# Given request
Copy each line that contains the word "bends".

Records that describe objects
(begin)

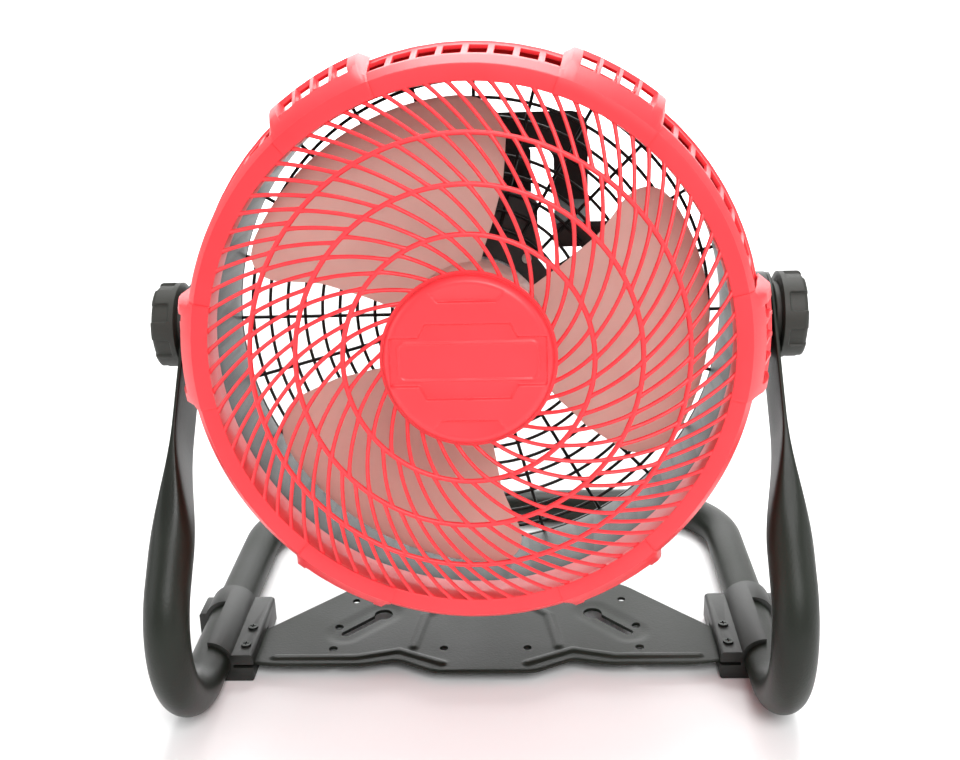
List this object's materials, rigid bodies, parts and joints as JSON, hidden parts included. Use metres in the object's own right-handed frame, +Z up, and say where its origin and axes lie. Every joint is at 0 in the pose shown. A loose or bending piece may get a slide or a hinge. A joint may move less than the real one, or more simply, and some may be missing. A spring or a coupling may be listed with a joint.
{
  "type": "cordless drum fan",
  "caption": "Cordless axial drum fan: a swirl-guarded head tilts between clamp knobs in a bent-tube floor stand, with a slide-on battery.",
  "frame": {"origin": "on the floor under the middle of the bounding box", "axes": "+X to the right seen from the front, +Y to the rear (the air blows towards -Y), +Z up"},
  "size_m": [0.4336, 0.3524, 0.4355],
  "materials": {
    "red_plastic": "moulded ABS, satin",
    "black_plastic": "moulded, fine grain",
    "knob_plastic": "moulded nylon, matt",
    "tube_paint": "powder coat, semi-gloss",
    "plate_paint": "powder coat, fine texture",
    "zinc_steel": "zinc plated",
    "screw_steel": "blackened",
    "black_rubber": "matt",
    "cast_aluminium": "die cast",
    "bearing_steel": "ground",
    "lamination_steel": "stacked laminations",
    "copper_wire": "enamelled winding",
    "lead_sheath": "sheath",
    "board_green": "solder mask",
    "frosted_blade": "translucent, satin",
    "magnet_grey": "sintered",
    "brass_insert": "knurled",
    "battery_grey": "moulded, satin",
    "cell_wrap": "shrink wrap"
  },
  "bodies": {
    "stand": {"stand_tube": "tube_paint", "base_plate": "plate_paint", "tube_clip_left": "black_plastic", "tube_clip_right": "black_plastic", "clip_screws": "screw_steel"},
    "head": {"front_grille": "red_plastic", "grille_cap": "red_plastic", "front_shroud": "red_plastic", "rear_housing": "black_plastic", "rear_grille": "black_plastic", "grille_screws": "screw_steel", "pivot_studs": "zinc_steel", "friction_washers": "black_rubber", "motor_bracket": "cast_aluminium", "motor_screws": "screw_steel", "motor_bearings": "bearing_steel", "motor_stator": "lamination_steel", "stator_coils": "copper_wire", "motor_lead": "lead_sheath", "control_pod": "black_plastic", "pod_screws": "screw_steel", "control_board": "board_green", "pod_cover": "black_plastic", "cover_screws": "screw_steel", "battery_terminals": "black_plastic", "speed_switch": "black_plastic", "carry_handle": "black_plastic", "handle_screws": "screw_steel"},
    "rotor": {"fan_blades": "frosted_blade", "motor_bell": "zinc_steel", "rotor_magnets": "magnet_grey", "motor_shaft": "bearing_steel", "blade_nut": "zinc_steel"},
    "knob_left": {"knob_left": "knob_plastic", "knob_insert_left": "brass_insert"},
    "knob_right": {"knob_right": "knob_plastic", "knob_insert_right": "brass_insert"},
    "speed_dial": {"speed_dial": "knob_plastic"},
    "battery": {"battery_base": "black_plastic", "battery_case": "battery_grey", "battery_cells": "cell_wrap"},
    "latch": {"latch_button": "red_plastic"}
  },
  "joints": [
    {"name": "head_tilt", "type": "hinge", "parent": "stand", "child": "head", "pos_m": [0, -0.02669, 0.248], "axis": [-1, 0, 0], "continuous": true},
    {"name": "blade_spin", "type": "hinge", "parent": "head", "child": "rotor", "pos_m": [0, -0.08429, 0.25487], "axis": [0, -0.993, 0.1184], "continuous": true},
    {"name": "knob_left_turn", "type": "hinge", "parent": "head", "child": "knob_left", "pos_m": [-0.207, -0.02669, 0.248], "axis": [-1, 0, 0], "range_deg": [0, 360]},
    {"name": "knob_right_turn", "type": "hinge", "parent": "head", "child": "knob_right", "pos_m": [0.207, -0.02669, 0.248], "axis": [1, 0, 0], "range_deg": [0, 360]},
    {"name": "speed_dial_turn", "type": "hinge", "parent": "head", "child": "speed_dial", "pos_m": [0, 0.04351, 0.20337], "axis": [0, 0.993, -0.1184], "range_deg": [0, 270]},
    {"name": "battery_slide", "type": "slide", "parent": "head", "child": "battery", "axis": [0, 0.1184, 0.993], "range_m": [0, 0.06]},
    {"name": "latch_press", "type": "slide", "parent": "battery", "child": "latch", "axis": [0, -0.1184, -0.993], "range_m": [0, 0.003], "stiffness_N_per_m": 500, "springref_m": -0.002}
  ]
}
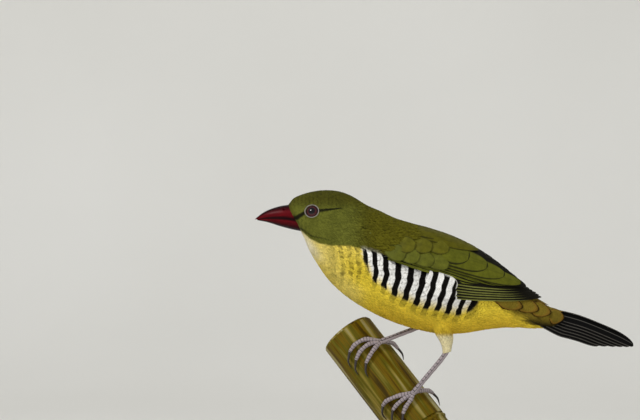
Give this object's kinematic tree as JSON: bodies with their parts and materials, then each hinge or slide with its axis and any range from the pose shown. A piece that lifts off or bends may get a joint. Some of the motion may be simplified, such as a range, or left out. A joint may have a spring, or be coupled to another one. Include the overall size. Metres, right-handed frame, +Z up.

(end)
(begin)

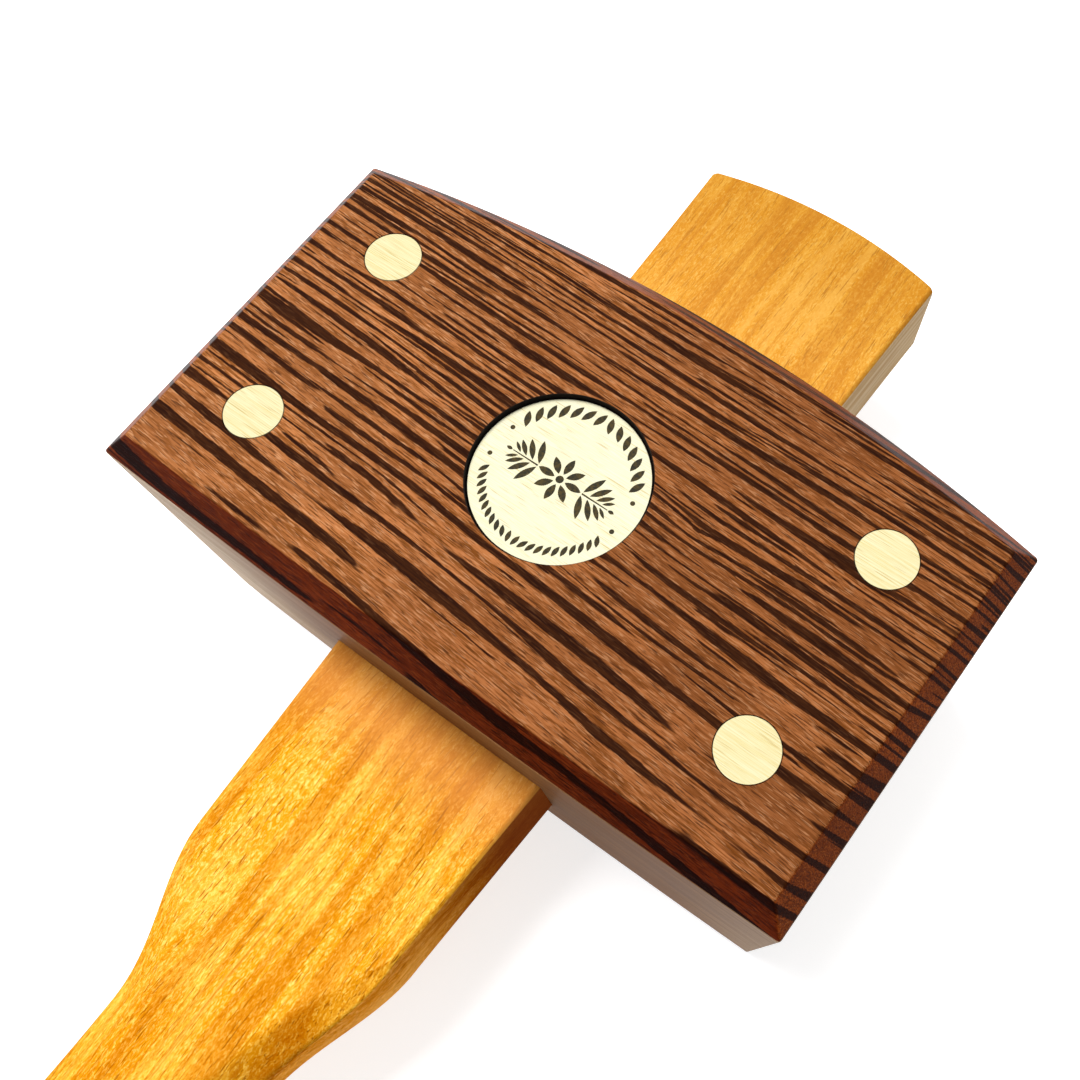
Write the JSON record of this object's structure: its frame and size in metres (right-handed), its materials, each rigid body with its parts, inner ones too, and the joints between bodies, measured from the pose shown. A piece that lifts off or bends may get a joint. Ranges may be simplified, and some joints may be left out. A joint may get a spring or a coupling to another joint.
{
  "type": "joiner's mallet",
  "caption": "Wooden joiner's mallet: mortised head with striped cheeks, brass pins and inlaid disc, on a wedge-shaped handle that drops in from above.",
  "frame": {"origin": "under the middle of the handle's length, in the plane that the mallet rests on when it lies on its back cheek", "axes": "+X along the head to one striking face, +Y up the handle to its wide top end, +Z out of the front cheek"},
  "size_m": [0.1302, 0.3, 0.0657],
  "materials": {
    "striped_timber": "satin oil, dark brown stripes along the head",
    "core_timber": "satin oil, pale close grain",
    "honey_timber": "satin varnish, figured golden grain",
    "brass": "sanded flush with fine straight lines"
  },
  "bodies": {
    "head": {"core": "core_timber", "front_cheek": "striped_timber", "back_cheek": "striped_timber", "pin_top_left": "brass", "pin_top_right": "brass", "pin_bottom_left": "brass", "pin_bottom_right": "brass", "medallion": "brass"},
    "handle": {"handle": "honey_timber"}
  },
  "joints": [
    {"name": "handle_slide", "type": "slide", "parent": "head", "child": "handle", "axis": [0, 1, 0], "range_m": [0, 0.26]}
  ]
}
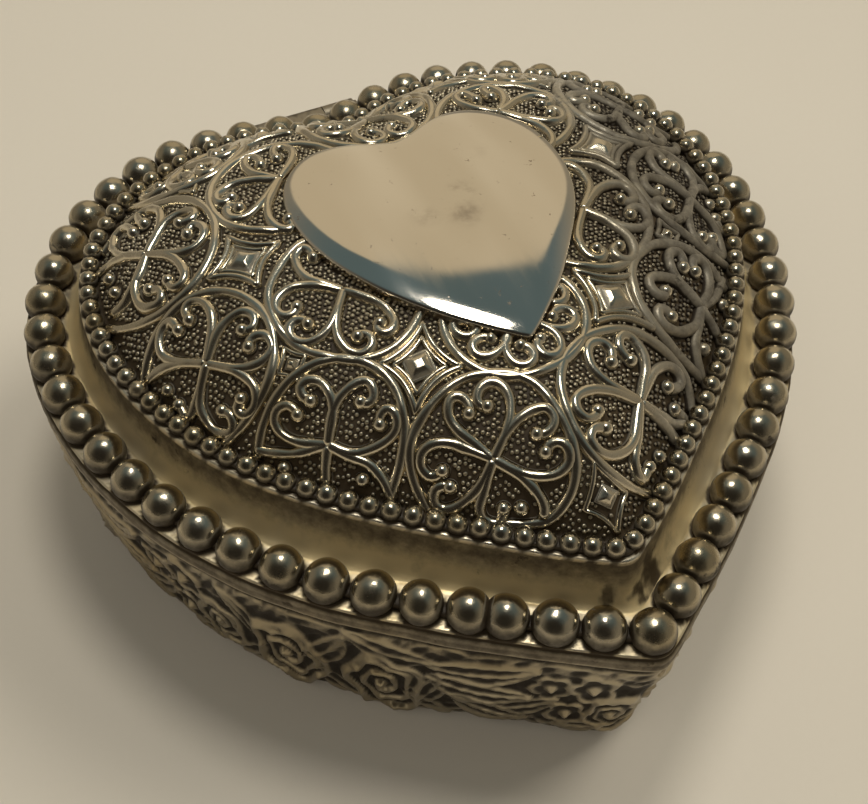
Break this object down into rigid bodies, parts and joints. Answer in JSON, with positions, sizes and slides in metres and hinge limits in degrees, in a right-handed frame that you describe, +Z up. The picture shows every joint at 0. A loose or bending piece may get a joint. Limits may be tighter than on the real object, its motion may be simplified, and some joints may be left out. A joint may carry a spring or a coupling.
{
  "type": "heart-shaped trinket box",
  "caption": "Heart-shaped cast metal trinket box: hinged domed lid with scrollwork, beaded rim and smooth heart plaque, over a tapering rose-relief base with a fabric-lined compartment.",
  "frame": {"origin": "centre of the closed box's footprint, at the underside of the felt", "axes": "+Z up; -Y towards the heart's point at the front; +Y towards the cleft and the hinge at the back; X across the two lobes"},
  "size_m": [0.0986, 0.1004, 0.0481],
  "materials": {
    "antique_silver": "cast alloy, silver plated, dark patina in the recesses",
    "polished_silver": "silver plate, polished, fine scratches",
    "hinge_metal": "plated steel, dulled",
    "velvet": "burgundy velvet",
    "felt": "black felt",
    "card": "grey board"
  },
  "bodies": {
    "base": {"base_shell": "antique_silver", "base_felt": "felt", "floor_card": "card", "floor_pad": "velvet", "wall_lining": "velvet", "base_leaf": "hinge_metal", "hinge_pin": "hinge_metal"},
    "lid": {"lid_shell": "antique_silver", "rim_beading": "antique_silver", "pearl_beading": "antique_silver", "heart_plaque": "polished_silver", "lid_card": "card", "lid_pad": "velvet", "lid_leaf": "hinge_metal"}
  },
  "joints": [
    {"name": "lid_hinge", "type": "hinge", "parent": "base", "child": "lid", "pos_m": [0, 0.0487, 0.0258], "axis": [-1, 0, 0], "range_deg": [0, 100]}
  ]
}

(end)

# Result of this task
Give this object's kinematic tree as JSON: bodies with their parts and materials, then each hinge or slide with its axis and any range from the pose shown. A piece that lifts off or bends may get a joint. Some of the motion may be simplified, such as a range, or left out. A joint may have a spring, or be coupled to another one. Include the overall size. Metres, right-handed frame, +Z up.
Write the JSON record of this object's structure: its frame and size in metres (right-handed), its materials, each rigid body with its parts, inner ones too, and the joints between bodies, measured from the pose shown. A piece that lifts off or bends may get a joint. Ranges may be simplified, and some joints may be left out. A joint may get a spring or a coupling to another joint.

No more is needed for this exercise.